§ **SUPPLIED INFORMATION**:
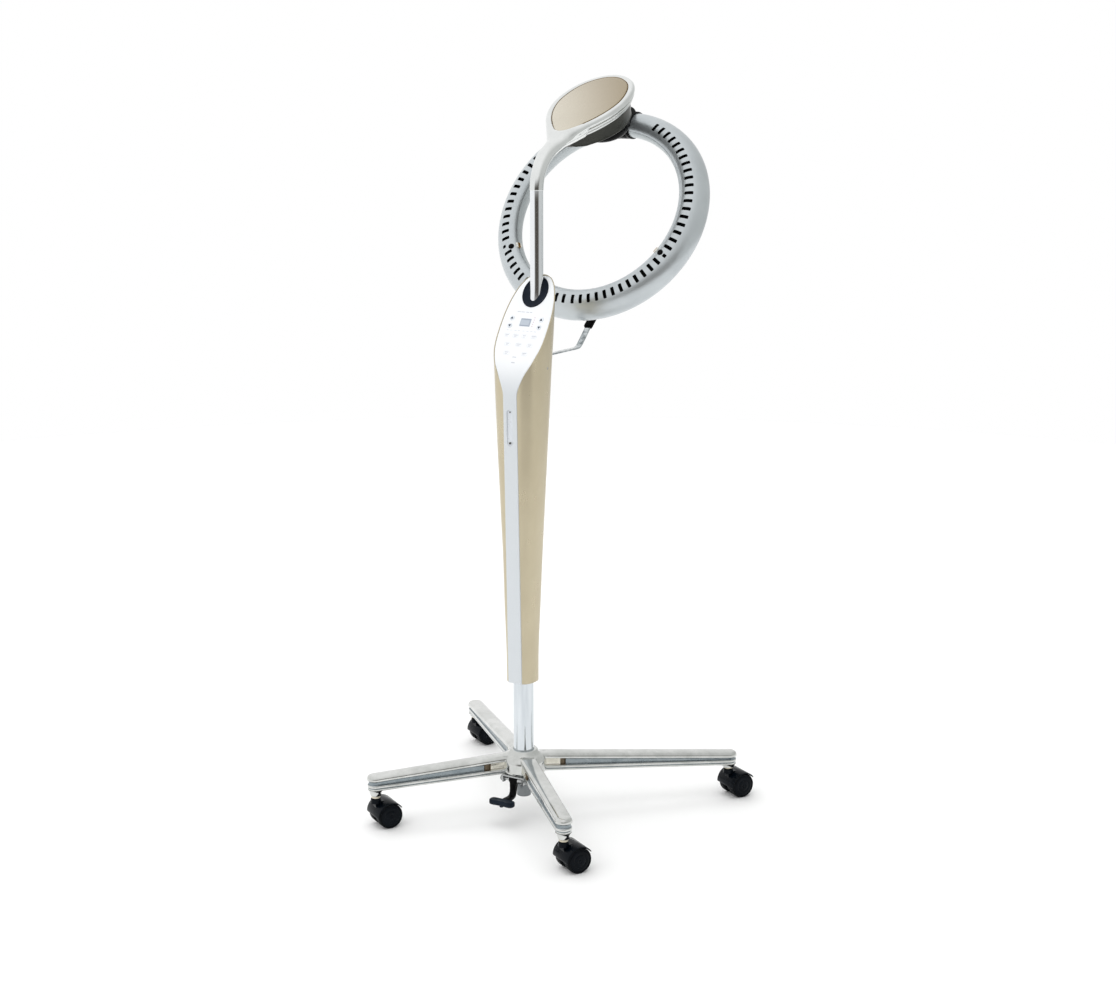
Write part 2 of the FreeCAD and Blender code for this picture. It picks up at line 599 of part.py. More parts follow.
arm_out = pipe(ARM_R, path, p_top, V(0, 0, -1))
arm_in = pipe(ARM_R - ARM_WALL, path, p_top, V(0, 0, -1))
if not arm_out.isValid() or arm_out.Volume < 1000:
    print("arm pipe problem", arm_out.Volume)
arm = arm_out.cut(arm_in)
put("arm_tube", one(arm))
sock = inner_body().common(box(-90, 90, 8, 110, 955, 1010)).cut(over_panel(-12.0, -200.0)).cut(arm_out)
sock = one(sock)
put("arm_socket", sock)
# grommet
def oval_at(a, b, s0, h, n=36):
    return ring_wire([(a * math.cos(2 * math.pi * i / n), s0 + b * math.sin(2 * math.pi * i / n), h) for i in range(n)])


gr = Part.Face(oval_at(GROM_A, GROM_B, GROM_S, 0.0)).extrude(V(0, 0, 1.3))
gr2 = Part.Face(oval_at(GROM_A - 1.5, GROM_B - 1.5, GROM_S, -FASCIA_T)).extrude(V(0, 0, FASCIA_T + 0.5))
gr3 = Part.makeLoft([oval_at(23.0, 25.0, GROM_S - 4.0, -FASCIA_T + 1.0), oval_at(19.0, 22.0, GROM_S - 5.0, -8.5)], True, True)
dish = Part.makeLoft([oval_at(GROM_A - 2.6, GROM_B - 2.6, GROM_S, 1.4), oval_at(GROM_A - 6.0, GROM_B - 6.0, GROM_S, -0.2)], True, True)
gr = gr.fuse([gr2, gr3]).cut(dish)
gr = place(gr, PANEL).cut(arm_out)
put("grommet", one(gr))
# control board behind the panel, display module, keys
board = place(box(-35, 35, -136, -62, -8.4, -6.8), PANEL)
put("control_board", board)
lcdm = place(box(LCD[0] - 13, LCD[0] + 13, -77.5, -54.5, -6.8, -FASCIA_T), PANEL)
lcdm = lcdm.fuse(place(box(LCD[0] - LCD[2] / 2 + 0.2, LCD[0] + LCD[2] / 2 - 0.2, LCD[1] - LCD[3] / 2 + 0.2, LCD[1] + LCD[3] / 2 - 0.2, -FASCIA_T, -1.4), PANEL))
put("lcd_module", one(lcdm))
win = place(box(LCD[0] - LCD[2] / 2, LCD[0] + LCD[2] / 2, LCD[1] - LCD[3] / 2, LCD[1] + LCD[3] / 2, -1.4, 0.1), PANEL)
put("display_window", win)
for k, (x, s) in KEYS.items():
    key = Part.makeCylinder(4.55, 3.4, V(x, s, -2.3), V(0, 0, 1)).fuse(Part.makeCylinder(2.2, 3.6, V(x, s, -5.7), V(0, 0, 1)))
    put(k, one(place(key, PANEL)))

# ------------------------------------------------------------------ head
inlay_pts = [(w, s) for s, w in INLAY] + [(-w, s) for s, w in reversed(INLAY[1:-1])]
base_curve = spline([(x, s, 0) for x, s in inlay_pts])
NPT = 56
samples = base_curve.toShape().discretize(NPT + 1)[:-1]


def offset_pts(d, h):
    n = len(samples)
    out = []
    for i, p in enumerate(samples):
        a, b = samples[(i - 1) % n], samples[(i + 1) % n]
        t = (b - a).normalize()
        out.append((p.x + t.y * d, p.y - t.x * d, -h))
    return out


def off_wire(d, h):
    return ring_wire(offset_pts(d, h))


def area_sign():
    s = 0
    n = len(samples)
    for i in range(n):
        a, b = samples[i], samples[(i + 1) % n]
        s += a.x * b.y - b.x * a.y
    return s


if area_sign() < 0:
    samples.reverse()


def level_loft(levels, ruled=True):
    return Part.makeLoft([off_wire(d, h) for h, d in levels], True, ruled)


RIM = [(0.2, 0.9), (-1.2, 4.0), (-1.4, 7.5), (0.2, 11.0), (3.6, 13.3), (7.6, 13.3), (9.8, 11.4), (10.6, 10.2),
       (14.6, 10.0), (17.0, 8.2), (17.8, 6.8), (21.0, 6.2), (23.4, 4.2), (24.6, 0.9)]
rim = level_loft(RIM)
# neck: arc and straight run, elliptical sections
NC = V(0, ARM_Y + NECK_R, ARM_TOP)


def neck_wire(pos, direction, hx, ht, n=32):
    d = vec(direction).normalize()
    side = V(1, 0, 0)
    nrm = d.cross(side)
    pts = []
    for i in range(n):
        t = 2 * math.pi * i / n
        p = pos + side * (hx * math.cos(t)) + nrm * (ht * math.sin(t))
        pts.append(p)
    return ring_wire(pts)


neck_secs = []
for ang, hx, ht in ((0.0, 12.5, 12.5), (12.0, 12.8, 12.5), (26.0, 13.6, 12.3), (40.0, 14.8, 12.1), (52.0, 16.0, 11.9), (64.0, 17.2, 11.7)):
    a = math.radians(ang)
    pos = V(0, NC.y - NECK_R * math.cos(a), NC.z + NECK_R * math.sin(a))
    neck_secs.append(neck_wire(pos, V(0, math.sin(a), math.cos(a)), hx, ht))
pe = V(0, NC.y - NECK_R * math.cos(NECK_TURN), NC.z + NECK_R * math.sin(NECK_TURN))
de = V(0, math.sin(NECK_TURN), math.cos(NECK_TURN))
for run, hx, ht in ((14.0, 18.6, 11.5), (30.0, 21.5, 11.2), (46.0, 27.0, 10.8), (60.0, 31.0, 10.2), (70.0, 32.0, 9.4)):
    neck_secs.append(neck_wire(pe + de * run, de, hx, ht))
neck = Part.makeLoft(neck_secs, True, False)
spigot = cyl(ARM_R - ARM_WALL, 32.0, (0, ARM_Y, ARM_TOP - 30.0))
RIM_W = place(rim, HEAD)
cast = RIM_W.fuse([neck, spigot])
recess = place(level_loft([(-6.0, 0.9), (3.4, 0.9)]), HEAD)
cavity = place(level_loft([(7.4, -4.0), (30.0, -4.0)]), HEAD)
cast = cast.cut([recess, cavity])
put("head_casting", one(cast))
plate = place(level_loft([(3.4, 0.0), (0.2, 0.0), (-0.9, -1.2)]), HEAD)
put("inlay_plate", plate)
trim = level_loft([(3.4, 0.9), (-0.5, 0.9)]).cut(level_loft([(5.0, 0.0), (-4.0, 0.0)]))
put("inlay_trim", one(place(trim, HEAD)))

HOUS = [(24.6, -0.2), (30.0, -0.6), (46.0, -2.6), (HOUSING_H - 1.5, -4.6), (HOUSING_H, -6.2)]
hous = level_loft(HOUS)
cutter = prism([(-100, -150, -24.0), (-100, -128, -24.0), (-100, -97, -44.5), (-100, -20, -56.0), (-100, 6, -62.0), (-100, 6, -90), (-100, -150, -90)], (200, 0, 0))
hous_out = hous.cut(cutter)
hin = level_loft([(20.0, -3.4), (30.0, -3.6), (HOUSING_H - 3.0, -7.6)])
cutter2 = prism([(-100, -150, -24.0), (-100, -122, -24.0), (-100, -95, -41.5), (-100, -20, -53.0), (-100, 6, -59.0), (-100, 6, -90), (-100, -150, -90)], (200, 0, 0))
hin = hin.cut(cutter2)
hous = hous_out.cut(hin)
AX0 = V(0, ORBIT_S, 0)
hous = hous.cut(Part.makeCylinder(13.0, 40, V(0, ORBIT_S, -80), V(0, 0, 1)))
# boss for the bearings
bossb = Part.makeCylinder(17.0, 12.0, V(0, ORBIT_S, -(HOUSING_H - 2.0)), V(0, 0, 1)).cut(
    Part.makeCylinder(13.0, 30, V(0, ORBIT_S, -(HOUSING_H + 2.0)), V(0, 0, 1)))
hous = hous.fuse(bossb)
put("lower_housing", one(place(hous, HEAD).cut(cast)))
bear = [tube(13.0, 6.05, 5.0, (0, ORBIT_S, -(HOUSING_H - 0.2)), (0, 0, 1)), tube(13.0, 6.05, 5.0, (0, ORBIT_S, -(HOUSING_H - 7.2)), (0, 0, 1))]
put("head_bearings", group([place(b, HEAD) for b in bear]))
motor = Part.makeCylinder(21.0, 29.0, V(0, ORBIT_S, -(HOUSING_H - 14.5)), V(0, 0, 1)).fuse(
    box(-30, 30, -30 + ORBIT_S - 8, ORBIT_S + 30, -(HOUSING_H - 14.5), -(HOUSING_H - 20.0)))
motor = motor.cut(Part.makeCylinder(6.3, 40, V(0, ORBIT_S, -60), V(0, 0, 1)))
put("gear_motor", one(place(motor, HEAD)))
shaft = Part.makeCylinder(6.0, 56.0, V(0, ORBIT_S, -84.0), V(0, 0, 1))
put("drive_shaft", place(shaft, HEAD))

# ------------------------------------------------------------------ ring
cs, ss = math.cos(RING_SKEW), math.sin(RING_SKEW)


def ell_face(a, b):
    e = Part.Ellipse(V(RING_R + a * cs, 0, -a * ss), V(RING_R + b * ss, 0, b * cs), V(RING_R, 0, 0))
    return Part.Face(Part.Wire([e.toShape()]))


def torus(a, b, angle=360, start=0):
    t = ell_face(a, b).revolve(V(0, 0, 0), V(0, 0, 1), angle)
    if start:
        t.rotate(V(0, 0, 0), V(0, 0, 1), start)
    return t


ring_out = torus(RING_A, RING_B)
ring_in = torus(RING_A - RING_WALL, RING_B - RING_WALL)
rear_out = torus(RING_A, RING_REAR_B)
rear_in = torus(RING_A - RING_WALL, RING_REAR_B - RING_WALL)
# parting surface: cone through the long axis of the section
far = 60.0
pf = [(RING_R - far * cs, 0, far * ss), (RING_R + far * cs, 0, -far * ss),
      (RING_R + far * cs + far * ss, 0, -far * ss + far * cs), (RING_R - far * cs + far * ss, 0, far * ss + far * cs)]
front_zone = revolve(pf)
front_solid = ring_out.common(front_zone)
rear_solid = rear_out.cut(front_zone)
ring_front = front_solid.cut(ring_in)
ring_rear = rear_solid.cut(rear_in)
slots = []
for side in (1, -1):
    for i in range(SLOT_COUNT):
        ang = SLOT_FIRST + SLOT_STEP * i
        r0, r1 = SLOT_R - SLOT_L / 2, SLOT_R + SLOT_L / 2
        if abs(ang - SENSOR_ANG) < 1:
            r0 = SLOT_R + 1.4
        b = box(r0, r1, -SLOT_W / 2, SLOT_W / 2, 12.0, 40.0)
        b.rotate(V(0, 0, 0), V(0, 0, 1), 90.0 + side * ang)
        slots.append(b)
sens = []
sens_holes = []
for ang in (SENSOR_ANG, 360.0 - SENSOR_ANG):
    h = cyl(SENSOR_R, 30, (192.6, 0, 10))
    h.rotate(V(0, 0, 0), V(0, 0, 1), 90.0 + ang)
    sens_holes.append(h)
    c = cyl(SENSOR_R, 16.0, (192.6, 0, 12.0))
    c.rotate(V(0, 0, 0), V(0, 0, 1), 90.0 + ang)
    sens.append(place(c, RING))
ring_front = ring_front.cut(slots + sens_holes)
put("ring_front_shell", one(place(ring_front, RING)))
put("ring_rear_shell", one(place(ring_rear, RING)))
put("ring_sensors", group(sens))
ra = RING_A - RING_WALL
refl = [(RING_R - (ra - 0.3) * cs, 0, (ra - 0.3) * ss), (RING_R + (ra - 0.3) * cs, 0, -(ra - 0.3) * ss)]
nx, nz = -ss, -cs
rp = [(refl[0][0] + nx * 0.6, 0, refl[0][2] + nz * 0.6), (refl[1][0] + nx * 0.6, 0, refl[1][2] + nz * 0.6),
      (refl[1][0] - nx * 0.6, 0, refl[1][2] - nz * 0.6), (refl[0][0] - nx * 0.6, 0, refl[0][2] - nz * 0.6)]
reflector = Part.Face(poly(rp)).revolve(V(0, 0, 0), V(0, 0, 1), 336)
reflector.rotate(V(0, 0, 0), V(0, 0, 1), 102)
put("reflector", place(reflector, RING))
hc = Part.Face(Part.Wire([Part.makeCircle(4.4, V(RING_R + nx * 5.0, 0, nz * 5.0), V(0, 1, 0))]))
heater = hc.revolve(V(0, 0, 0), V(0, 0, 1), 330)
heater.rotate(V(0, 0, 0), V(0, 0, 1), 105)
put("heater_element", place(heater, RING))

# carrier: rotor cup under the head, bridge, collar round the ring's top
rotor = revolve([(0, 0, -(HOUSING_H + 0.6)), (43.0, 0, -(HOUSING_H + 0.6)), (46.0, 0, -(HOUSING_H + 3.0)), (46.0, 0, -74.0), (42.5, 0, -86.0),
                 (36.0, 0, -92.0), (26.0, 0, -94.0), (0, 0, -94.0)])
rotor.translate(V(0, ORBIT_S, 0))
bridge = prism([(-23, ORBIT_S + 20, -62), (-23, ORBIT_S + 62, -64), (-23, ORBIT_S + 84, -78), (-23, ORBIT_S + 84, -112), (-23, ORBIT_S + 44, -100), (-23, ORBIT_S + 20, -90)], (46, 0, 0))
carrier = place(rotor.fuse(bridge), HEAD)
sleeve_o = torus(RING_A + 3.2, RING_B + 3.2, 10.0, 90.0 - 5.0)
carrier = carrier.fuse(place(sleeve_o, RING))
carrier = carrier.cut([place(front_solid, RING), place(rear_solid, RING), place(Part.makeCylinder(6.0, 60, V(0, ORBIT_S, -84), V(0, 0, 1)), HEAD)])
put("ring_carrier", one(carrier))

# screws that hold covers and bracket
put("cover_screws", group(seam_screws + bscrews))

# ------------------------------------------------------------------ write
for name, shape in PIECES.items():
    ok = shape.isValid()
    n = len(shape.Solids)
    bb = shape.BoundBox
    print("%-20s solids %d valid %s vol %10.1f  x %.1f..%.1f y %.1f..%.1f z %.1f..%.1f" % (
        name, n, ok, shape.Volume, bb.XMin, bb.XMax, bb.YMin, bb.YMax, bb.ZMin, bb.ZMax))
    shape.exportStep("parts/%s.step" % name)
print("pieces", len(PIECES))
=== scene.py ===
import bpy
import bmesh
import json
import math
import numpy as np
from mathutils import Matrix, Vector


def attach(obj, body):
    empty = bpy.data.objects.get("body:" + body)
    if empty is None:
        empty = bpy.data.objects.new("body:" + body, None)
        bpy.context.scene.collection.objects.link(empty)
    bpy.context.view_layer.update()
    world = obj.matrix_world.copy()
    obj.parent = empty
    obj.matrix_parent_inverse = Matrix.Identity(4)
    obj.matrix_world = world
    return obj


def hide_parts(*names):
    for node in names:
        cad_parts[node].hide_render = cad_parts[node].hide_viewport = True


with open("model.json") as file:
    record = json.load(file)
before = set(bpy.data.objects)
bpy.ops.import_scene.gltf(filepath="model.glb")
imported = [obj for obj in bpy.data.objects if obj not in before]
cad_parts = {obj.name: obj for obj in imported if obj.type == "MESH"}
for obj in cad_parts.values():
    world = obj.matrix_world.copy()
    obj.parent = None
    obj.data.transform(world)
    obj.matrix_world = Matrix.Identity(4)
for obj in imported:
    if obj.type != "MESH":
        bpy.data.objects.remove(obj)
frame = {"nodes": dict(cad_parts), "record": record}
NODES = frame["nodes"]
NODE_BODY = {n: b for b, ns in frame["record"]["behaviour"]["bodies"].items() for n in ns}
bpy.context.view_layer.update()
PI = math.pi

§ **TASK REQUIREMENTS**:
Extract exactly and only the lines above from the line containing "# screws that hold covers and bracket" through the line containing "before = set(bpy.data.objects)", both end lines included.

§ **THE RESPONSE**:
# screws that hold covers and bracket
put("cover_screws", group(seam_screws + bscrews))

# ------------------------------------------------------------------ write
for name, shape in PIECES.items():
    ok = shape.isValid()
    n = len(shape.Solids)
    bb = shape.BoundBox
    print("%-20s solids %d valid %s vol %10.1f  x %.1f..%.1f y %.1f..%.1f z %.1f..%.1f" % (
        name, n, ok, shape.Volume, bb.XMin, bb.XMax, bb.YMin, bb.YMax, bb.ZMin, bb.ZMax))
    shape.exportStep("parts/%s.step" % name)
print("pieces", len(PIECES))
=== scene.py ===
import bpy
import bmesh
import json
import math
import numpy as np
from mathutils import Matrix, Vector


def attach(obj, body):
    empty = bpy.data.objects.get("body:" + body)
    if empty is None:
        empty = bpy.data.objects.new("body:" + body, None)
        bpy.context.scene.collection.objects.link(empty)
    bpy.context.view_layer.update()
    world = obj.matrix_world.copy()
    obj.parent = empty
    obj.matrix_parent_inverse = Matrix.Identity(4)
    obj.matrix_world = world
    return obj


def hide_parts(*names):
    for node in names:
        cad_parts[node].hide_render = cad_parts[node].hide_viewport = True


with open("model.json") as file:
    record = json.load(file)
before = set(bpy.data.objects)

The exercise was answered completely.